Los economistas y analistas en general llevamos una buena cantidad de tiempo errando de manera más amplia que lo habitual en las proyecciones económicas y financieras. Han sido duros los golpes a la convicción con la que se arman los escenarios para discusiones de presupuestos, tanto a nivel de las empresas como del Gobierno. Los hogares tampoco han escapado a este contexto económico más enredado.
A pesar de estos duros antecedentes, en las últimas semanas se reanimaron las discusiones sobre quién tiene la razón sobre lo que ocurrirá el 2023, a pesar de que los niveles de convicción debieran seguir “bajo observación”.
Es cierto que el ambiente se ha movido rápidamente hacia mayor crecimiento global, aunque con un escenario de inflación más complejo de lo esperado a la fecha y, como resultado, bancos centrales elevando el tono sobre los niveles de tasas de interés que aplicarían este año, sugiriendo que la batalla está lejos de terminar. Si bien todo esto genera una sensación de buenas noticias para la economía local, nuevamente el panorama se complica para los analistas y para quien se dedique a tratar de predecir hacia donde vamos en 2023. El 2022 cerró mejor de lo esperado, el 2023 partió con buen pie, pero esto solo comienza. Si bien las proyecciones económicas y financieras siempre son complejas, con la experiencia de los últimos dos años -particularmente difíciles para este oficio- se recomienda mayor cautela, aunque parezca obvio decirlo.
Y cuando todos pensábamos que se iban despejando algunas dudas sobre la ruta que seguiría la economía real, las tasas de interés, las bolsas y el tipo de cambio (sensación que siempre tiene corta duración y un fin más bien amargo), cae un banco en EE. UU. y, mientras escribo esta columna, los reguladores aún no deciden qué hacer con los depositantes desprotegidos y surgen el listado de clásicas preguntas: ¿de qué tamaño es el banco?, ¿quién sufre con su caída?, ¿tendrá ramificaciones al resto del mercado? Como estamos hablando de un shock en EE. UU., los efectos serán muy relevantes para sus mercados, pero también para el resto del mundo que es gobernado por las condiciones de acceso a liquidez y crédito a nivel global. Usualmente, las repercusiones van más allá de los impactos obvios.
Así, todo comienza a moverse en sentido contrario al que estábamos viendo: el mundo busca refugio, se caen las tasas en EE. UU., se fortalece el dólar, los commodities caen, y todo se nubla. Precisamente cuando la mayoría de los analistas nos entusiasmábamos con mejores cifras, tal parece que hay que poner algo de paños fríos hasta ver cuánto escala el problema. En suma, esto no termina hasta que termina y el 2023 recién comienza (qué decir del 2024).

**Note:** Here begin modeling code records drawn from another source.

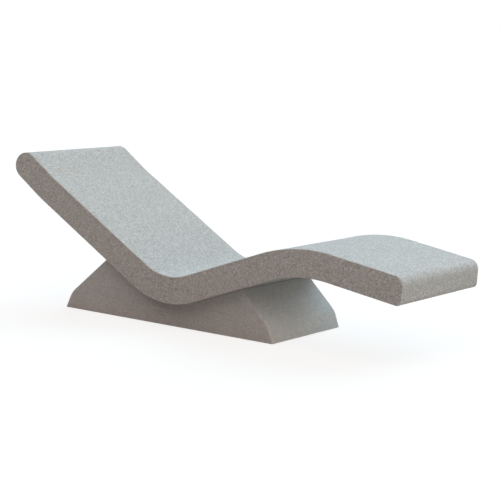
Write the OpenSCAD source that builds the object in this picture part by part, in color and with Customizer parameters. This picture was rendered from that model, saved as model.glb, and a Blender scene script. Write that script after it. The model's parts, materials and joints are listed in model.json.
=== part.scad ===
// Spa relaxation lounger: a wave-shaped reclining slab bedded in a saddle on a low plinth.
// The slab is a rigid foam core in a stone-grained mineral coat, with two heating mats under
// the coat. The plinth is made the same way. Nothing on the lounger moves.
// X runs from head to foot, Y across, Z up. The origin is on the floor, in the middle of the
// overall length and width. Headings and slopes are in degrees.

/* [Reclining slab] */
// Width of the slab
slab_width = 680; // [560:10:800]
// Thickness of the finished slab
slab_thickness = 112; // [90:1:130]
// Height of the lowest point of the seat above the floor
seat_height = 217; // [200:1:260]
// Straight length of the head rest
head_length = 120; // [100:5:220]
// How much steeper the head rest is than the back
head_bend = 4.2; // [2:0.1:12]
// Radius of the bend between head rest and back
head_bend_radius = 400; // [200:10:800]
// Straight length of the back
back_length = 578; // [450:1:700]
// Slope of the back
back_angle = 31.2; // [24:0.1:40]
// Radius of the seat hollow
seat_radius = 220; // [170:1:320]
// Straight length under the thighs
thigh_length = 362; // [300:1:450]
// Slope under the thighs
thigh_angle = 21.7; // [15:0.1:28]
// Radius over the knees
knee_radius = 634; // [400:1:900]
// Straight length under the lower legs
leg_length = 317; // [220:1:450]
// Fall under the lower legs
leg_angle = 8.5; // [4:0.1:15]
// Slope of the foot end's face, plumb at 90
foot_face_angle = 90; // [82:0.5:90]
// Rounding of the foot end's top edge
foot_top_radius = 41; // [20:1:60]
// Rounding of the foot end's bottom edge
foot_bottom_radius = 20; // [8:1:30]

/* [Mineral coat] */
// Thickness of the reinforced coat on slab and plinth
coat = 5; // [3:0.5:7]
// Thickness of the mortar bed between slab and plinth
bed = 3; // [2:0.5:6]

/* [Plinth] */
// How far the slab stands out past the plinth on each side
slab_overhang = 65; // [40:1:100]
// Reach of the plinth's foot from under the seat towards the head
plinth_head_reach = 561; // [480:1:640]
// Reach of the plinth's foot from under the seat towards the foot end
plinth_foot_reach = 467; // [400:1:540]
// Height of the bend in each plinth end above the plinth's lower edge
kink_height = 68; // [55:1:90]
// How far the bend stands in from the plinth's lower edge
kink_inset = 26; // [15:1:36]
// Rounding of the bend
kink_radius = 100; // [40:5:140]
// Slope of each plinth end above the bend
end_slope = 43.5; // [38:0.5:55]
// Thickness of the floor board
board_thickness = 20; // [17:1:30]
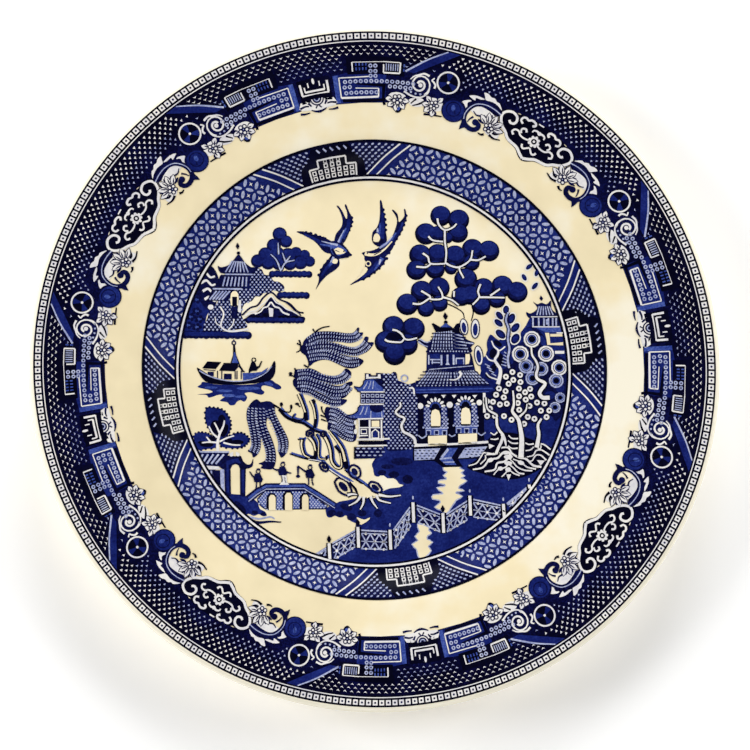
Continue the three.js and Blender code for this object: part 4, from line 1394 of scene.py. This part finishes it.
    for root in ([(-5.2, -47.2), (-6.6, -49.2), (-9.6, -50.8)], [(-3.9, -47.4), (-4.2, -50), (-5.3, -52.2)],
                 [(-1.4, -47.3), (-0.5, -49.5), (1.2, -51.8)], [(0.8, -46.8), (2, -48.7), (6.2, -49.8)],
                 [(1.6, -46.6), (5.6, -47.3), (10, -46.8)], [(-10, -46.8), (-8.2, -46.4), (-6.4, -46.6)]):
        lay("trunks", "black", 3, stroke(root, 2.2, 1))
        lay("trunks", "white", 4, stroke(root, 1, 0.4))
    lay("trunks", "cream", 4, smooth([(-6.6, -55.2), (-5.2, -55.6), (-3.6, -56), (-1.8, -55.2), (-2, -56),
                (-3.6, -57.2), (-5.4, -57.8)], cuts=3))


def walker(x, y, turn, arms):
    """A tiny figure on the bridge, no more than a few strokes."""
    lay("bridge", "navy", 4, contour(disc(x, y + 5, 0.75, steps=9), 0.4), disc(x + 0.1, y + 5.8, 0.75, 0.4),
        [(x - 1.2, y + 4.2), (x + 0.8, y + 4.2), (x + 1.8, y + 2), (x + 1.2, y + 0.9), (x - 1.4, y + 1),
            (x - 1.8, y + 2.4)], stroke([(x - 0.6, y + 1.3), (x - 0.9 + turn, y - 0.4),
                (x - 1 + turn, y - 1.6)], 0.5), stroke([(x + 0.7, y + 1.3), (x + 0.8, y - 0.4),
                (x + 1.2, y - 1.8)], 0.5))
    for arm in arms:
        lay("bridge", "navy", 4, stroke([(x + u, y + v) for u, v in arm], 0.9, 0.4))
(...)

A nivel local las cosas no son muy distintas. Extensas reuniones, ajustes de último minuto y otras sorpresas nos recuerdan que seguimos con un escenario extremadamente abierto. Algunos pensarán que para bien, otros para mal. Lo que está claro es que los niveles de incertidumbre continúan altos y, si bien las decisiones de más largo plazo no debieran marearse con peleas coyunturales, hay bastantes temas estructurales en juego que hacen más lenta la toma de decisiones. Piense en las empresas, pero también en el Gobierno y su agenda de políticas públicas.
Entonces, parece más válido que nunca esperar lo mejor y prepararse para lo peor. Esto debería aplicar para las personas, las empresas y el Gobierno, tanto para decisiones de inversión como de consumo. Se debe valorar seriamente la diversificación, medir bien los riesgos, incorporarlos en las decisiones de corto y mediano plazo y ser conservadores. No estaría de más analizar escenarios alternativos, tener un plan B, dado que muchas veces nada resulta como se espera. Y como las agendas de los gobiernos son de lo más relevante para las decisiones de todos los sectores, esto toma mayor peso, y no queda más que recordar que todo no termina hasta que termina.